* **Exercise**:
Stop after the line containing "# and +Z is": print each line exactly from the first line of the listing up to that point.

* Start *

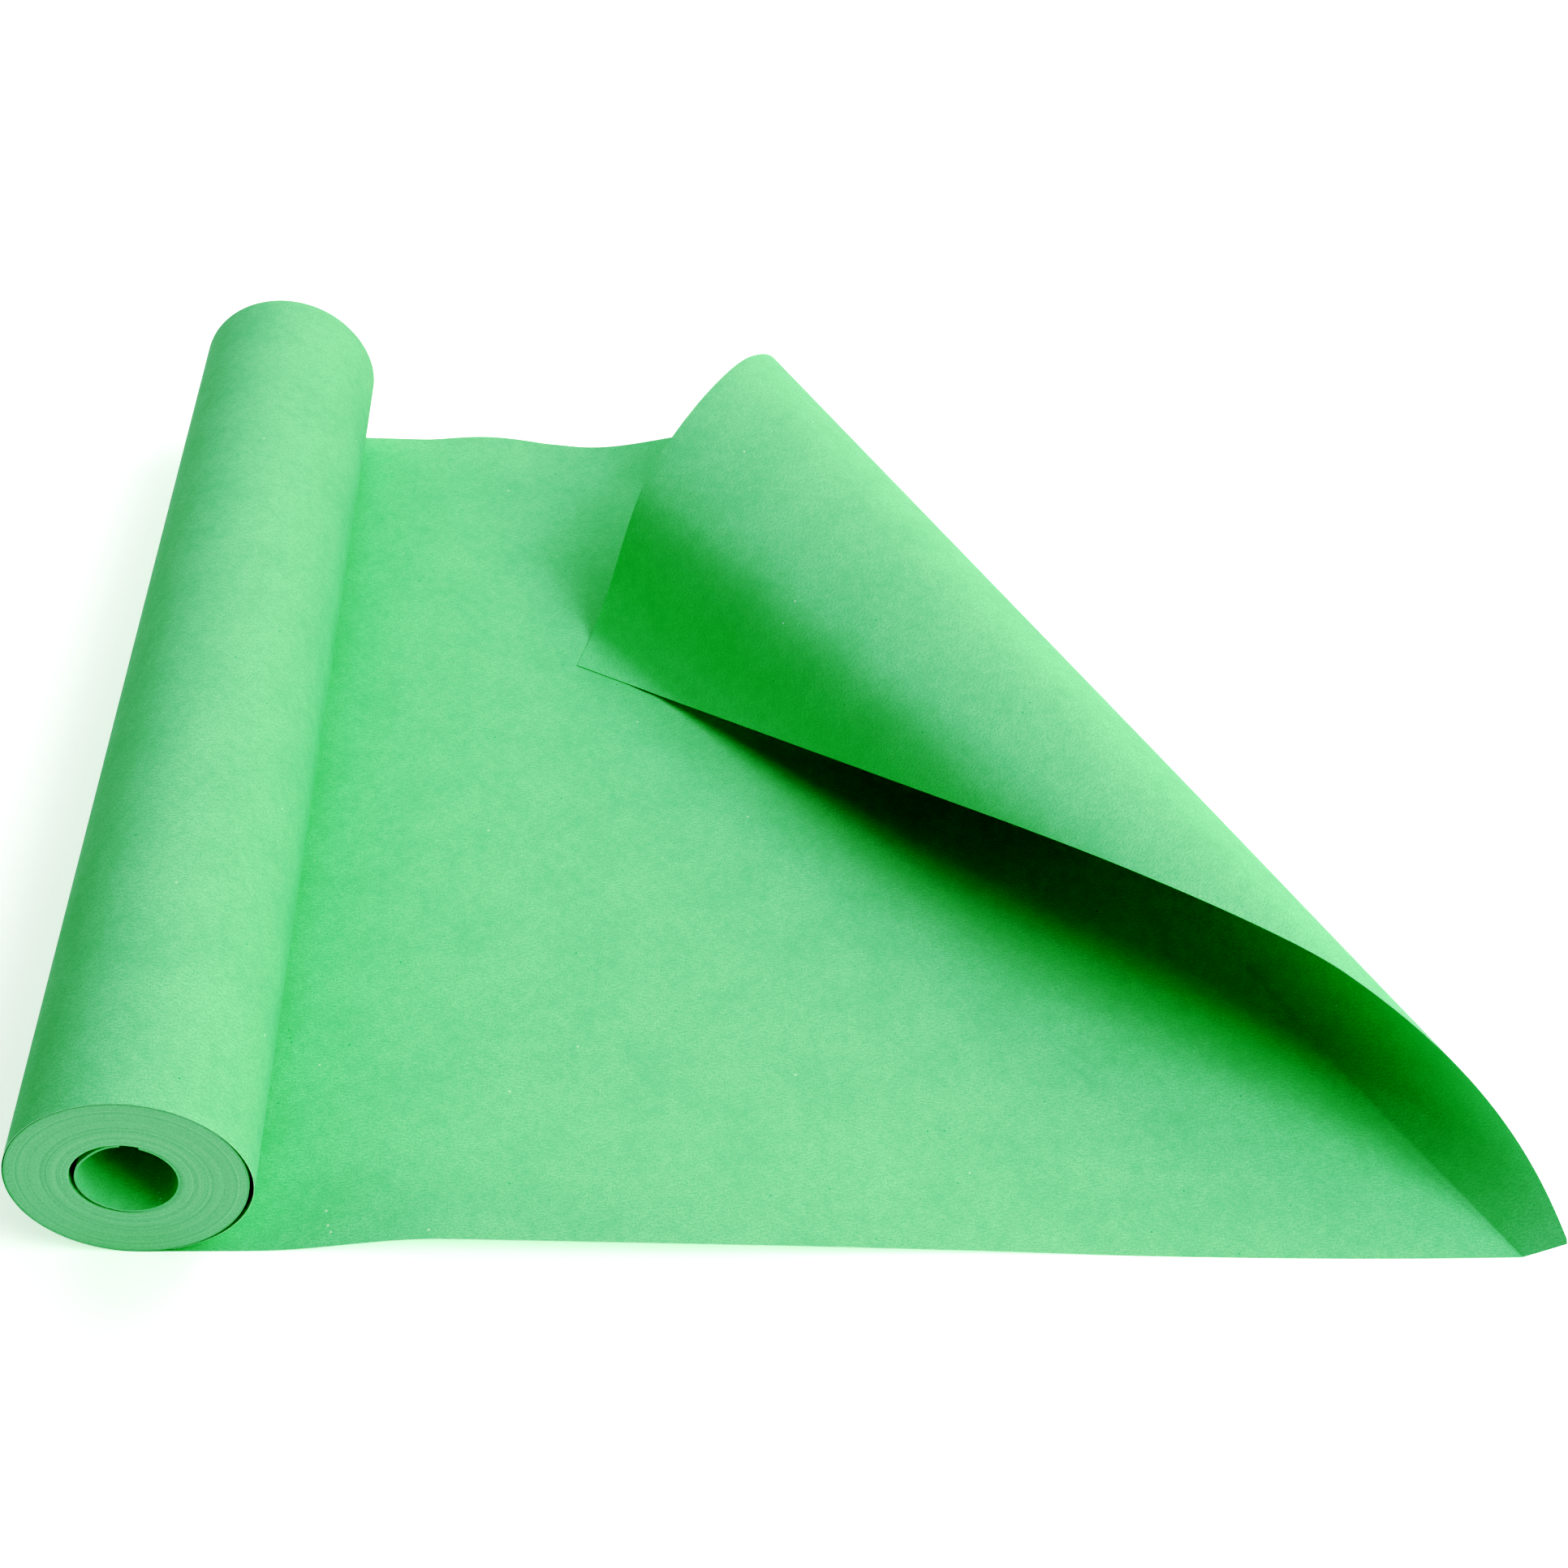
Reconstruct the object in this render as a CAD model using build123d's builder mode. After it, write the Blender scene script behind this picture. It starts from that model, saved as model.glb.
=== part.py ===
from build123d import *

import os
from math import ceil, cos, pi, radians, sin

# A coreless roll of kraft paper on a table, unrolled to the right by about its own width, with
# the far corner of the loose end turned up and over onto the sheet.
# Millimetres. +X is the way the paper unrolls, +Y runs along the roll away from its front end,
# and +Z is up. The origin is in the middle of the roll's hole.

# ---- driving dimensions ----
paper_width = 457.2  # 18 in, and so the length of the roll
sheet_length = 463.0  # flat web from under the roll's axis to its cut end
roll_radius = 36.5  # to the outside of the loose outermost turn
hole_radius = 15.0  # to the inside of the sprung innermost turns
web = 0.3  # thickness of the web's solids; the paper itself is 0.12, too thin to mesh soundly
running_gap = 0.15  # between the wound pack and the outermost turn, which it turns inside

# The outermost turn stands off the pack in a crescent on the side where the paper leaves it.
crescent_gap = 1.1  # widest part of that crescent
crescent_from = 45.0  # where it opens, in degrees up from +X
crescent_to = -75.0  # where it closes, and where the outermost turn ends

# The innermost turns have sprung inwards from the pack.
sprung_turns = 0.7  # their thickness together
sprung_gap = 1.5  # widest gap between them and the pack
sprung_clearance = 0.02  # left between them where they lie against the pack
sprung_gap_at = 150.0  # direction of the widest gap, in degrees up from +X
sprung_slot_from = 70.0  # the free end is at the top: the ring is open between these two angles
sprung_slot_to = 88.0

# The flat web is split in two places, for the roll's travel.
nip_end = 36.0  # end of the strip that stays with the roll, from under the roll's axis
payout_clearance = 10.2  # from the stretch that lengthens to the fold's first line


# ---- the turned-back corner ----
# Paper bends without stretching only along straight lines. The lines of this fold fan out from a
# point near the front corner of the sheet. Each bend carries the fold on from the last: the fan
# point first slides along the fold's last line, then the line swings through the fan angle while
# the paper turns. The rate is degrees of turn for each degree of fan, and it runs evenly from one
# bend's value to the next.
fan_from_cut_end = 14.0  # the fan point: this far back from the cut end of the web,
fan_past_front_edge = 4.4  # and this far out beyond the front edge
first_line = 55.2  # angle of the line where the paper leaves the table, from the web's length
first_rate = 11.0
bends = (
    # slide of the fan point, fan angle, rate at the end
    (0, 3.6, -4),  # the corner lifts
    (0, 2.9, 29),  # it rises
    (-1450, 0.9, 59),  # it starts to roll over
    (0, 1.6, 29),  # the tight part of the roll
    (1100, 1.5, 8),  # past the upright
    (0, 2.0, 6),  # over the crest
    (0, 2.4, 13),  # it comes down
    (-180, 2.1, -6),  # it nears the sheet
    (0, 2.2, 0),  # it settles flat at the tip
)
fan_step = 0.05  # the fold is worked out in steps of this fan angle, degrees
section_turn = 4.0  # the fold's solid is cut at least this often: by the paper's turn, degrees,
section_travel = 12.0  # and by how far it goes along the back edge
tip_width = 4.0  # the tip's solid ends blunt, at this width or a little over
crest_turn = 180.0  # the crest is where the paper has turned upside down

# ---- derived sizes ----
half_width = paper_width / 2
table = -roll_radius  # height of the table's top
pack_radius = roll_radius - web - running_gap
pack_hole_radius = hole_radius + sprung_turns + sprung_gap / 2
pack_hole_offset = sprung_gap / 2 - sprung_clearance
fan_u = sheet_length - fan_from_cut_end  # along the web, from under the roll's axis
fan_v = -half_width - fan_past_front_edge  # across the web, from its middle


class FoldLine:
    """One straight line of the fold: its fan point and angle in the flat web, and its place."""

    def __init__(self, flat_point, angle, point, along, across, turned):
        self.flat_point = flat_point
        self.angle = angle
        self.point = point
        self.along = along  # the way the line runs, away from the front of the sheet
        self.across = across  # the way the paper goes on, in the paper and square to the line
        self.turned = turned

    def slid(self, distance):
        """The same line, with its fan point moved along it."""
        u, v = self.flat_point
        u -= distance * cos(radians(self.angle))
        v += distance * sin(radians(self.angle))
        return FoldLine(
            (u, v),
            self.angle,
            self.point + self.along * distance,
            self.along,
            self.across,
            self.turned,
        )

    def swung(self, fan, turn):
        """The next line: the line swings by fan in the paper, which turns by turn about it."""
        normal = self.across.cross(self.along)
        along = self.along.rotate(Axis((0, 0, 0), normal), -fan)
        across = self.across.rotate(Axis((0, 0, 0), normal), -fan)
        across = across.rotate(Axis((0, 0, 0), along), -turn)
        return FoldLine(
            self.flat_point, self.angle + fan, self.point, along, across, self.turned + turn
        )

    def reaches(self):
        """How far along the line it meets the front edge, the cut end and the back edge."""
        u, v = self.flat_point
        angle = radians(self.angle)
        to_front_edge = (-half_width - v) / sin(angle)
        to_cut_end = (u - sheet_length) / cos(angle)
        to_back_edge = (half_width - v) / sin(angle)
        return to_front_edge, to_cut_end, to_back_edge

    def start(self):
        """How far along the line the paper starts."""
        to_front_edge, to_cut_end, _ = self.reaches()
        return max(to_front_edge, to_cut_end)

    def length(self):
        """Length of the line in the paper."""
        return self.reaches()[2] - self.start()

    def starts_on_cut_end(self):
        to_front_edge, to_cut_end, _ = self.reaches()
        return to_cut_end > to_front_edge

    def foot(self):
        """Where the line starts, on the front edge or the cut end."""
        return self.point + self.along * self.start()

    def head(self):
        """Where the line stops, on the back edge."""
        return self.foot() + self.along * self.length()

    def plane(self):
        """The plane of the line: X along it and Y out of the paper's upper side."""
        return Plane(origin=self.foot(), x_dir=self.along, z_dir=self.across)


def fold_lines():
    """Every line of the fold, from where it leaves the table to the tip."""
    angle = radians(first_line)
    line = FoldLine(
        (fan_u, fan_v),
        first_line,
        Vector(fan_u, fan_v, table),
        Vector(-cos(angle), sin(angle), 0),
        Vector(sin(angle), cos(angle), 0),
        0.0,
    )
    lines = [line]
    rate = first_rate
    for slide, fan, end_rate in bends:
        line = line.slid(slide)
        steps = ceil(fan / fan_step)
        for step in range(steps):
            here = rate + (end_rate - rate) * (step + 0.5) / steps
            line = line.swung(fan / steps, here * fan / steps)
            if line.length() < tip_width:
                return lines
            lines.append(line)
        rate = end_rate
    return lines


def sections(lines):
    """The lines where the fold's solid is cut: its ends, its outline's corner, and by spacing."""
    picked = [lines[0]]
    for before, line in zip(lines, lines[1:]):
        last = picked[-1]
        at_corner = line.starts_on_cut_end() and not before.starts_on_cut_end()
        gone = (line.head() - last.head()).length
        turn = abs(line.turned - last.turned)
        if at_corner or gone >= section_travel or turn >= section_turn or line is lines[-1]:
            picked.append(line)
    return picked


lines = fold_lines()
crest = next(i for i, line in enumerate(lines) if line.turned >= crest_turn)
first_foot = lines[0].foot()
first_head = lines[0].head()
payout_end = first_head.X - payout_clearance

# ---- the web on the table ----
# Its part under the turned-back corner is whole; the fold starts at its slanting right side.
with BuildPart() as laid_sheet:
    with BuildSketch(Plane.XY.offset(table)):
        with BuildLine():
            Polyline(
                (payout_end, -half_width),
                (first_foot.X, -half_width),
                (first_head.X, half_width),
                (payout_end, half_width),
                close=True,
            )
        make_face()
    extrude(amount=web)

with BuildPart(Plane.XY.offset(table)) as payout_stretch:
    with Locations((nip_end, 0)):
        Box(payout_end - nip_end, paper_width, web, align=(Align.MIN, Align.CENTER, Align.MIN))

with BuildPart(Plane.XY.offset(table)) as nip_lead:
    Box(nip_end, paper_width, web, align=(Align.MIN, Align.CENTER, Align.MIN))

# ---- the turned-back corner: the web cut along line after line of the fold, and lofted ----
with BuildPart() as fold_rise:
    for line in sections(lines[: crest + 1]):
        with BuildSketch(line.plane()):
            Rectangle(line.length(), web, align=(Align.MIN, Align.MIN))
    loft(ruled=True)

with BuildPart() as turned_corner:
    for line in sections(lines[crest:]):
        with BuildSketch(line.plane()):
            Rectangle(line.length(), web, align=(Align.MIN, Align.MIN))
    loft(ruled=True)


# ---- the roll ----
def crescent(angle):
    """How far the outermost turn stands off at this angle: nothing at the crescent's two ends."""
    return crescent_gap * sin(pi * (angle - crescent_from) / (crescent_to - crescent_from)) ** 2


def around(radius, angle):
    """The point at this radius and angle about the roll's axis."""
    return (radius * cos(radians(angle)), radius * sin(radians(angle)))


# The outermost turn leaves the table under the axis, goes up the left side and over the top, and
# comes down the right side in the crescent.
bottom = -90
crescent_angles = [crescent_from + i * (crescent_to - crescent_from) / 12 for i in range(13)]
with BuildPart() as outer_turn:
    with BuildSketch(Plane.XZ):
        with BuildLine():
            for wall in (roll_radius, roll_radius - web):
                CenterArc((0, 0), wall, bottom, crescent_from - bottom - 360)
                Spline(
                    *[around(wall + crescent(angle), angle) for angle in crescent_angles],
                    tangents=[around(1, angle - 90) for angle in (crescent_from, crescent_to)],
                )
            for end in (bottom, crescent_to):
                Line(around(roll_radius, end), around(roll_radius - web, end))
        make_face()
    extrude(amount=half_width, both=True)

with BuildPart() as wound_pack:
    with BuildSketch(Plane.XZ):
        Circle(pack_radius)
        with Locations(around(pack_hole_offset, sprung_gap_at)):
            Circle(pack_hole_radius, mode=Mode.SUBTRACT)
    extrude(amount=half_width, both=True)

with BuildPart() as inner_turns:
    with BuildSketch(Plane.XZ):
        with BuildLine():
            for wall in (hole_radius, hole_radius + sprung_turns):
                CenterArc((0, 0), wall, sprung_slot_to, sprung_slot_from - sprung_slot_to + 360)
            for end in (sprung_slot_from, sprung_slot_to):
                Line(around(hole_radius, end), around(hole_radius + sprung_turns, end))
        make_face()
    extrude(amount=half_width, both=True)

# ---- labels and files ----
os.makedirs("parts", exist_ok=True)
for name, piece in (
    ("laid_sheet", laid_sheet),
    ("payout_stretch", payout_stretch),
    ("nip_lead", nip_lead),
    ("fold_rise", fold_rise),
    ("turned_corner", turned_corner),
    ("outer_turn", outer_turn),
    ("wound_pack", wound_pack),
    ("inner_turns", inner_turns),
):
    piece.part.label = name
    export_step(piece.part, f"parts/{name}.step")

print("tip at", lines[-1].foot(), "and", lines[-1].foot().Z - table, "above the table")
print("crest from", lines[crest].foot(), "to", lines[crest].head())
print("stretch ends at", payout_end)
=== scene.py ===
# %% [markdown]
# # A roll of kraft paper with one corner turned back
# The object is one long web of green kraft paper. Most of it is wound up without a core, the
# outermost turn sits loosely round the rest, and about one width of it is unrolled over a table.
# The far corner of the loose end is turned up and over, back onto the sheet.
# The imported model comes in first, as the frame that everything else is built around.

# %% Load the frame
from math import ceil, cos, degrees, hypot, pi, radians, sin, sqrt

import bpy
from mathutils import Matrix, Vector, noise


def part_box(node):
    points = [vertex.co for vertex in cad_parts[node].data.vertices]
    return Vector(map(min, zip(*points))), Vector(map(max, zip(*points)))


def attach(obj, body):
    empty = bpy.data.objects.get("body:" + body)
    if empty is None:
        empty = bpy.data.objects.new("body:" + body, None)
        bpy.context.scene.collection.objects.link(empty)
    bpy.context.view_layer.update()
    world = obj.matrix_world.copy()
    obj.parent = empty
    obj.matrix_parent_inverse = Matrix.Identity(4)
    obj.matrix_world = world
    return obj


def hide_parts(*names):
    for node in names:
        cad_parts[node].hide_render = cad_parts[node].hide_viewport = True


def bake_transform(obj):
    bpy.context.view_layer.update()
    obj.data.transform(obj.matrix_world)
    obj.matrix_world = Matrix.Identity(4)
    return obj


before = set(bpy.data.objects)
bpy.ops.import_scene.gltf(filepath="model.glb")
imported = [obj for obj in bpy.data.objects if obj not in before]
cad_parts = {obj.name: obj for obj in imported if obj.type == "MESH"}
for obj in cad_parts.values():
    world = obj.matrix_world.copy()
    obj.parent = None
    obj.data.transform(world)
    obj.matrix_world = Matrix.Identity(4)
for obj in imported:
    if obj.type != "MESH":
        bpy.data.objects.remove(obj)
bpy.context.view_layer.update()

# %% [markdown]
# ## Sizes
# The frame stands with the roll's axis along Y and the origin in the middle of its hole. The
# paper's width, the table's height and the places of the sprung turns are read from it.
# Blender works in metres, so a small helper value, mm, keeps the sizes readable.

# %% Read the sizes from the frame
mm = 0.001
sheet_low, sheet_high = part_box("laid_sheet")
ring_low, ring_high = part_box("inner_turns")
table = sheet_low.z
half_width = sheet_high.y
roll_radius = -table
ring_outside = ring_high.x
thickness = 0.18 * mm  # a little over the real 0.12, so that a cut edge still catches light
print("width", 2 * half_width, "roll radius", roll_radius, "ring", ring_outside)

# %% [markdown]
# ## Camera
# The viewpoint stands in front of the sheet, a little to the right of the roll, and looks down
# at about 42 degrees. It is turned a few degrees to the right and leans a few degrees to one
# side. The lens is a normal one, and nothing is shifted.

# %% Set up the camera
camera = bpy.data.objects.new("camera", bpy.data.cameras.new("camera"))
bpy.context.scene.collection.objects.link(camera)
camera.data.sensor_width = 36
camera.data.lens = 49.8
camera.data.clip_start = 0.02
look_right, look_down, lean = radians(7.18), radians(42.48), radians(5.71)
camera.matrix_world = (
    Matrix.Translation((135.2 * mm, -634.9 * mm, table + 580.7 * mm))
    @ Matrix.Rotation(-look_right, 4, "Z")
    @ Matrix.Rotation(pi / 2 - look_down, 4, "X")
    @ Matrix.Rotation(lean, 4, "Z")
)
bpy.context.scene.camera = camera
print("camera at", tuple(camera.matrix_world.translation))

# %% [markdown]
# ## Light
# Paper is lit softly from nearly all round, so that it reads as matt. Here a ring of big soft
# boxes hangs round the table. The side with the roll is left without one, which darkens the
# roll's left side, the face of the turned-back corner and the hollow under the fold.
# The world behind the table shows white to the camera alone, and gives almost no light.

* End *

* **Reply**:
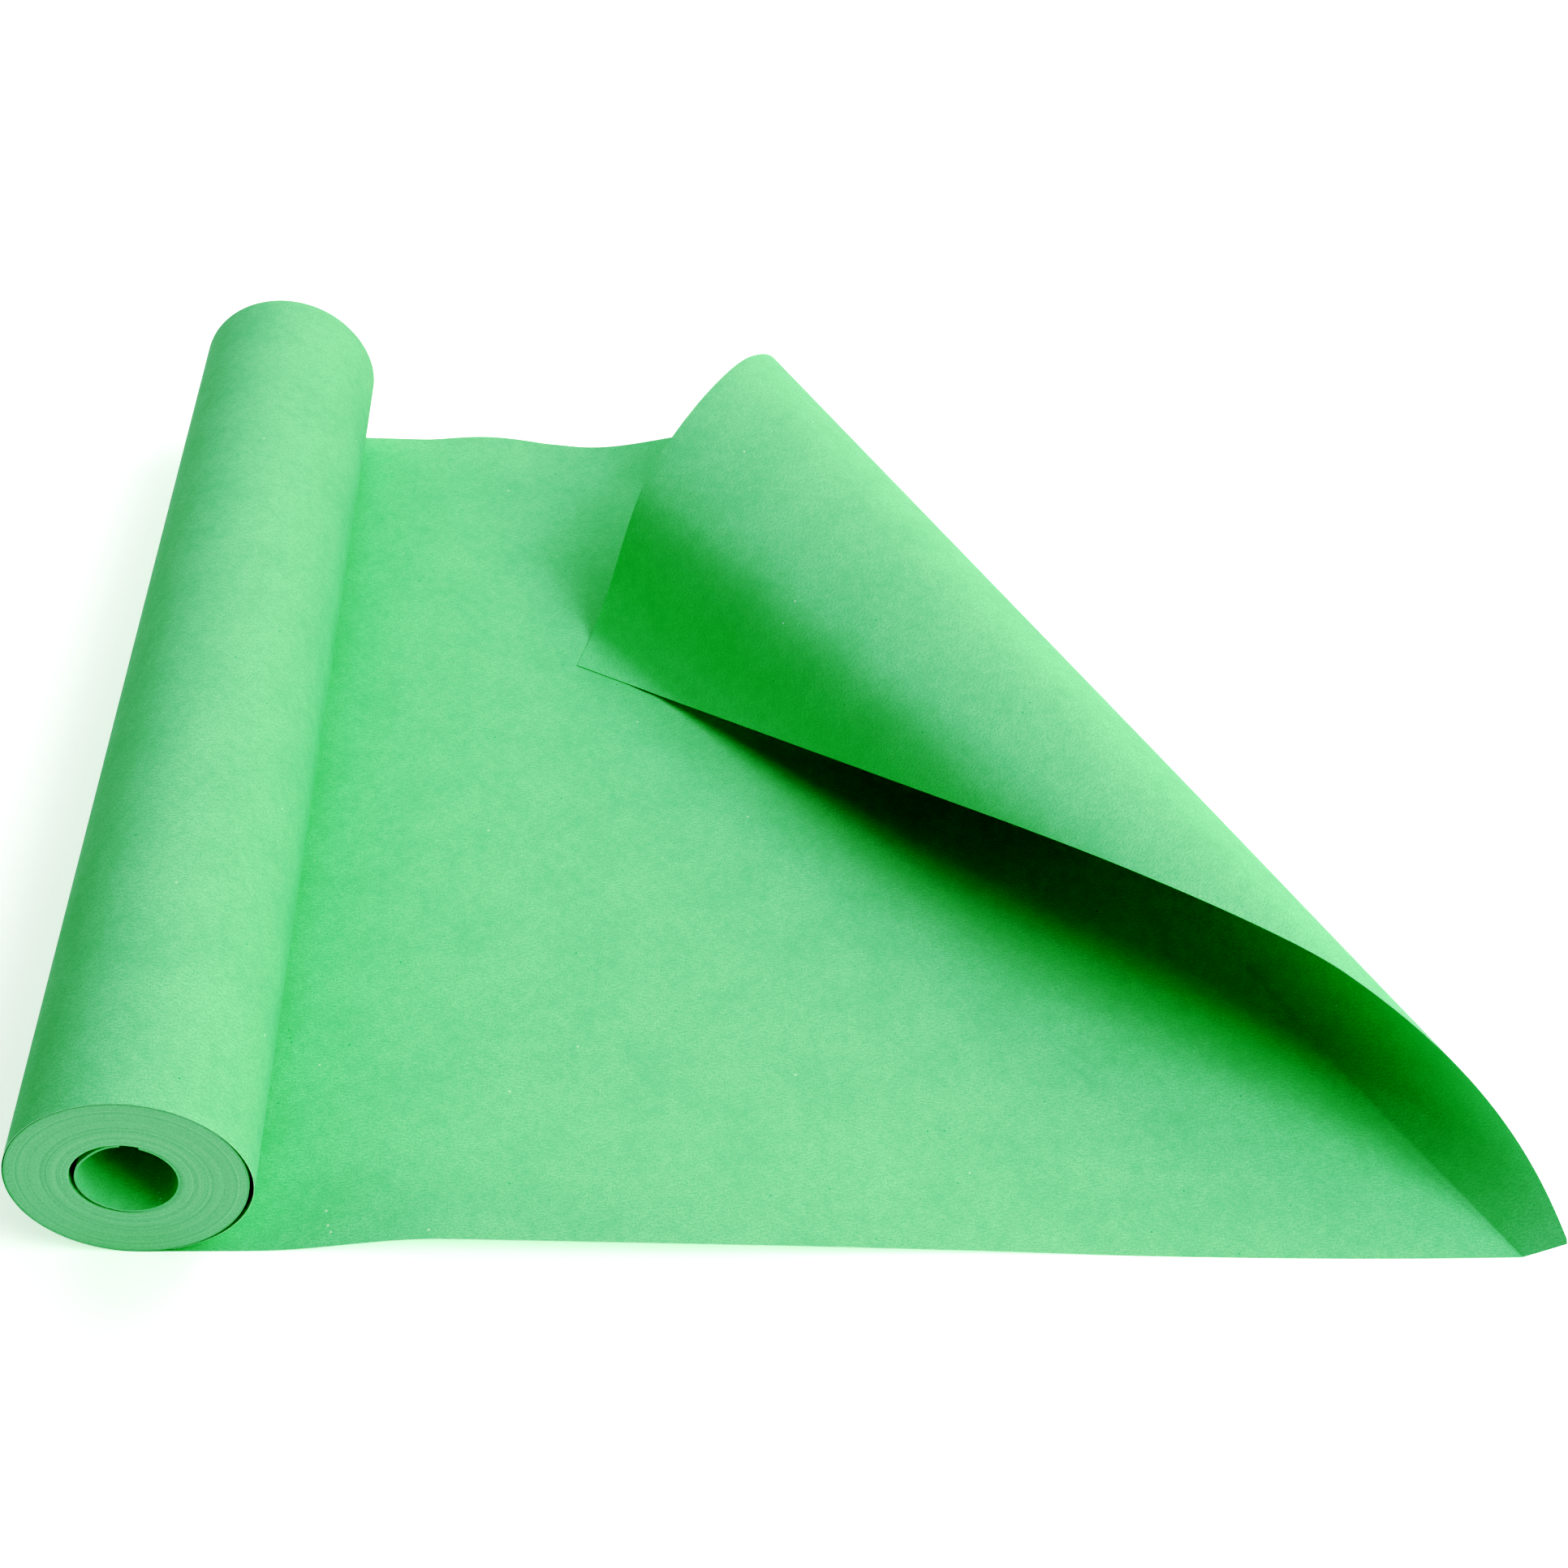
Reconstruct the object in this render as a CAD model using build123d's builder mode. After it, write the Blender scene script behind this picture. It starts from that model, saved as model.glb.
=== part.py ===
from build123d import *

import os
from math import ceil, cos, pi, radians, sin

# A coreless roll of kraft paper on a table, unrolled to the right by about its own width, with
# the far corner of the loose end turned up and over onto the sheet.
# Millimetres. +X is the way the paper unrolls, +Y runs along the roll away from its front end,
# and +Z is up. The origin is in the middle of the roll's hole.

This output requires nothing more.